The address space in the figure above consists of four bus blocks: Bus Block 0 through 3.

  • CPU bus accesses are eight block RAMs (64 bits) wide, with each column of block RAMs occupying an 8-bit wide slice of a CPU bus access called a Bit Lane.
  • Each row of eight block RAMs in a bus access are grouped together in a Bus Block. Hence, each Bus Block is 64 bits wide and 4096 bytes in size.
  • The entire collection of block RAMs is grouped together into a contiguous address space called an Address Block.

The upper right corner address is 0xFFFFC000, and the lower left corner address is 0xFFFFFFFF. Because a bus access obtains eight data bytes across eight block RAMs, byte-linear CPU data must be interleaved by 8 bytes in the block RAMs.

In this example using a 64-bit data word indexed by bytes from left to right as [0:7], [8:15]:

  • Byte 0 goes into the first byte location of bit lane block RAM7, byte 1 goes into the first byte location of Bit Lane block RAM6; and so forth, to byte 7.
  • CPU data byte 8 goes into the second byte location of Bit Lane block RAM7, byte 9 goes into the second byte location of Bit Lane block RAM6 and so forth, repeating until CPU data byte 15.
  • This interleave pattern repeats until every block RAM in the first bus block is filled.
  • This process repeats for each successive bus block until the entire memory space is filled, or the input data is exhausted.

As described in MMI File Syntax, the order in which bit lanes and bus blocks are defined controls the filling order. For the sake of this example, assume that bit lanes are defined from left to right, and bus blocks are defined from top to bottom.

This process is called bit lane mapping, because these formulas are not restricted to byte-wide data. This is similar, but not identical, to the process embedded software programmers use when programmed CPU code is placed into the banks of fixed-size EPROM devices.

The important distinctions to note between the two processes are, as follows:

  • Embedded system developers generally use a custom software tool for byte-lane mapping for a fixed number and organization of byte-wide storage devices. Because the number and organization of the devices cannot change, these tools assume a specific device arrangement. Consequently, little or no configuration options are provided.

    By contrast, the number and organization of FPGA block RAMs are completely configurable (within FPGA limits). Any tool for byte-lane mapping for block RAMs must support a large set of device arrangements.

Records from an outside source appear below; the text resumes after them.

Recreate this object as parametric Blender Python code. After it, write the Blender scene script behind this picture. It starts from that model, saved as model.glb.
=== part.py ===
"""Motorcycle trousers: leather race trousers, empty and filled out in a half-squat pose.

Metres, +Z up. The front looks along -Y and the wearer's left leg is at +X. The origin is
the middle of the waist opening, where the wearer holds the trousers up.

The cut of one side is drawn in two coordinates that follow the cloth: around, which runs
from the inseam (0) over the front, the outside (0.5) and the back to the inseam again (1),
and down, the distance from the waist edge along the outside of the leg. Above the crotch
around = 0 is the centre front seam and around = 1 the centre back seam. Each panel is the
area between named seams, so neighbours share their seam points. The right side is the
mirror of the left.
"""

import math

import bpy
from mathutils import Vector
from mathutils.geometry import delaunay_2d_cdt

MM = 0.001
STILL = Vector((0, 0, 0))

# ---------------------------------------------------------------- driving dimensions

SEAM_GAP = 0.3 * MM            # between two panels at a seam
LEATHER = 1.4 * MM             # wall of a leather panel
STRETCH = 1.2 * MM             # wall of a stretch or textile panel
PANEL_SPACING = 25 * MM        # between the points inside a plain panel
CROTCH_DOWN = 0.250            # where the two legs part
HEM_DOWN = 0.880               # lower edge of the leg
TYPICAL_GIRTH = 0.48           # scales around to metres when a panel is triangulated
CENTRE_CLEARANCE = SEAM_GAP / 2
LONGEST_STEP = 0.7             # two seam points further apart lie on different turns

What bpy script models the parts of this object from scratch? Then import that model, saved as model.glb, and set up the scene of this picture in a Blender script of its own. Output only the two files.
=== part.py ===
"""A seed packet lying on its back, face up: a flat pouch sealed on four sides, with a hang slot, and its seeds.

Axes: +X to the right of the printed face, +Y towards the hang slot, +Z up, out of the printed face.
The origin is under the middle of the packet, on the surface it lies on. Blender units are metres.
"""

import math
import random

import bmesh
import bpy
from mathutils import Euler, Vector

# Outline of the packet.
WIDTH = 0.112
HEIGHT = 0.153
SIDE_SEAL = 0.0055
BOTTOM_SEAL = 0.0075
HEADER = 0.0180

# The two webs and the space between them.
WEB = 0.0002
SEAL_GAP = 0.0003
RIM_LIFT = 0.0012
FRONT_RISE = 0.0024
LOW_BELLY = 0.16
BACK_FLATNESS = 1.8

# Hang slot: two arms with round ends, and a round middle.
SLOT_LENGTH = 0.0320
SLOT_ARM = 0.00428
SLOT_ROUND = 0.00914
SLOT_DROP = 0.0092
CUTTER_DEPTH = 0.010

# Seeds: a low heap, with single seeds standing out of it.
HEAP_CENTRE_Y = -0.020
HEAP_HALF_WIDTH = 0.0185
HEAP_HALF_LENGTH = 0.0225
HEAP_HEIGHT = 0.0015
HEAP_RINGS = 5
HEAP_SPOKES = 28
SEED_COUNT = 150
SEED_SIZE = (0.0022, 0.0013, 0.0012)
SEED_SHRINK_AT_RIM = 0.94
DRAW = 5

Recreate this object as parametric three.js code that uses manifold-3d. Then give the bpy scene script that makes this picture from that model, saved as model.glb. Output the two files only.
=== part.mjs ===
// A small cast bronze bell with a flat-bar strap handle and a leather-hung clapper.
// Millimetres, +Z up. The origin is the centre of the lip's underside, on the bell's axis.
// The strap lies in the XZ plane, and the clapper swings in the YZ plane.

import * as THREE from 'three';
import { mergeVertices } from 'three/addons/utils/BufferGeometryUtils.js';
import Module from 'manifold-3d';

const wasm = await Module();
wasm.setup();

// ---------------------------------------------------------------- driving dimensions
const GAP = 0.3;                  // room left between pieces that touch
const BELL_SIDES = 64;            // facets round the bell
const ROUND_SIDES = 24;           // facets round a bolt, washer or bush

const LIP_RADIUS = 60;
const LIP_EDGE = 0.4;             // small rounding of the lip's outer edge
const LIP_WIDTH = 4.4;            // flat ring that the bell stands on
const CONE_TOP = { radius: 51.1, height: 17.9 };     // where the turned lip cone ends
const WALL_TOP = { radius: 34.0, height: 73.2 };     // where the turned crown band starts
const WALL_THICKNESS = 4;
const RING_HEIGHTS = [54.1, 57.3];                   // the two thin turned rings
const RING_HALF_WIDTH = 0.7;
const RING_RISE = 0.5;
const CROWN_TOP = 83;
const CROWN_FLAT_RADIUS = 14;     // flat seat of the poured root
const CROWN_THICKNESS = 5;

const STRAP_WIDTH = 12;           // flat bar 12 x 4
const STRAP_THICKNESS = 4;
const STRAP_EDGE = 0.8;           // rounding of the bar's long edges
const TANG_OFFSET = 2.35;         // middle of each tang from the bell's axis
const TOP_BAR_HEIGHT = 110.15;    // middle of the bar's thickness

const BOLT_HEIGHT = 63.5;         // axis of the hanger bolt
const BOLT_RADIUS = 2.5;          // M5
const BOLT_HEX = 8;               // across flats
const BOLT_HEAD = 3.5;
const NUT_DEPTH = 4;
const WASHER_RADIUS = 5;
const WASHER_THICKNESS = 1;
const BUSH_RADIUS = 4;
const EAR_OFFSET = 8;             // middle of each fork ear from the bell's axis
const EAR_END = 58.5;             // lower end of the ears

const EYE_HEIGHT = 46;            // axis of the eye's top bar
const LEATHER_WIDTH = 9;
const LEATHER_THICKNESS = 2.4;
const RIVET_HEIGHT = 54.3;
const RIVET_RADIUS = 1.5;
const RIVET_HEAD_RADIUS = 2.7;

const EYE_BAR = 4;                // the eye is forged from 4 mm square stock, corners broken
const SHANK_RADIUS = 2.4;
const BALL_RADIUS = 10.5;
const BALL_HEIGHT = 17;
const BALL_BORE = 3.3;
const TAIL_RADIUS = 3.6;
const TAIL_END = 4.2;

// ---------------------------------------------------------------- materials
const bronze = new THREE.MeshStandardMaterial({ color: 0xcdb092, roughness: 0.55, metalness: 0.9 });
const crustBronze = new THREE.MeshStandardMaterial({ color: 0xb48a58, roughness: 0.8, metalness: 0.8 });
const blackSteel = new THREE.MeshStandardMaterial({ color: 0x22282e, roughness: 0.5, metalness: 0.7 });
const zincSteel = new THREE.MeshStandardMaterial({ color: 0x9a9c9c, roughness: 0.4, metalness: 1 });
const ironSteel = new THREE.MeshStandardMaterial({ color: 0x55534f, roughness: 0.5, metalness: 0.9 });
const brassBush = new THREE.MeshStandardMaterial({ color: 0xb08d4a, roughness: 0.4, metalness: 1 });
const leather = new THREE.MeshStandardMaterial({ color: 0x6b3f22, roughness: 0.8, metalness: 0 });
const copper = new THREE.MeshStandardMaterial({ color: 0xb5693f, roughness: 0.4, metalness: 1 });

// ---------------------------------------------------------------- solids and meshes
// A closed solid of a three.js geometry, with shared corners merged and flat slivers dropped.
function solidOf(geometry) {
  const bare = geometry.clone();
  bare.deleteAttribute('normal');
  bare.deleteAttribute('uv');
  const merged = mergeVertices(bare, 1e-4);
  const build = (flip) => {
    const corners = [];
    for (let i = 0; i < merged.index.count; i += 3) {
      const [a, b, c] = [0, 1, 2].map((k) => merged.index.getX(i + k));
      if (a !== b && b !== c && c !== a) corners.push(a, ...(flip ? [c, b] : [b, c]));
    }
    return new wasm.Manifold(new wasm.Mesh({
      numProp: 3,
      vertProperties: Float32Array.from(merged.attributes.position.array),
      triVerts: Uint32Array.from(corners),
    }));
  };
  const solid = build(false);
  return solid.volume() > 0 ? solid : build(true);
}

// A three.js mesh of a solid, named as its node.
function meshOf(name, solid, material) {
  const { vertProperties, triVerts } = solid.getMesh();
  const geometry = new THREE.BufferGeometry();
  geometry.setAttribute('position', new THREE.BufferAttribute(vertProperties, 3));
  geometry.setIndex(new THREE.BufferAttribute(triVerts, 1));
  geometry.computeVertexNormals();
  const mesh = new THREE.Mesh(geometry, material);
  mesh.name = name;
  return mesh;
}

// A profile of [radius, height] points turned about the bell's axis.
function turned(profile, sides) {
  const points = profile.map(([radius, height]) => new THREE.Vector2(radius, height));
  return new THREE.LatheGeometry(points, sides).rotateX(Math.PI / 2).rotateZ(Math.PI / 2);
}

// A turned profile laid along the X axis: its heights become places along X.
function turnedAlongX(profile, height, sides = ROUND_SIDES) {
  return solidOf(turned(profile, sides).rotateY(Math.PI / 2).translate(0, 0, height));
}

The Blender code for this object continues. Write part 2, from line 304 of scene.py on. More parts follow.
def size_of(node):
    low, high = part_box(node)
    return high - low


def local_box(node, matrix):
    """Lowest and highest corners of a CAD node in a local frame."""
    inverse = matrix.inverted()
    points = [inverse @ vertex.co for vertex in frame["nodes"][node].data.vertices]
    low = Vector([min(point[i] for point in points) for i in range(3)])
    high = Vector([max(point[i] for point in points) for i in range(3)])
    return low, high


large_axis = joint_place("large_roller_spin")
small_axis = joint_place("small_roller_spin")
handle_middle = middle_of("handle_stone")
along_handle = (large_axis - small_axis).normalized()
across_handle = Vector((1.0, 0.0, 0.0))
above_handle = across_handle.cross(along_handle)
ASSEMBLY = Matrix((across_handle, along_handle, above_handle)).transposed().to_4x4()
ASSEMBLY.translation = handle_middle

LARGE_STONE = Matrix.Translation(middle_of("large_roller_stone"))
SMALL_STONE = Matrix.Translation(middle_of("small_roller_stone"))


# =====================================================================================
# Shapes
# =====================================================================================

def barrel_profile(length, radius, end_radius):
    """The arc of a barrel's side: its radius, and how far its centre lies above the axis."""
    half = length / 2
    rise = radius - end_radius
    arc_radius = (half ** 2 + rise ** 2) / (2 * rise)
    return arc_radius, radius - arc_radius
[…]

  • Existing byte-lane mapping tools assume an ascending order of the physical addressing of byte-wide devices because that is how board-level hardware is built. By contrast, FPGA block RAMs have no fixed usage constraints and can be grouped together with block RAMs anywhere within the FPGA fabric. Although this example displays block RAMs in ascending order, block RAMs can be configured in any order.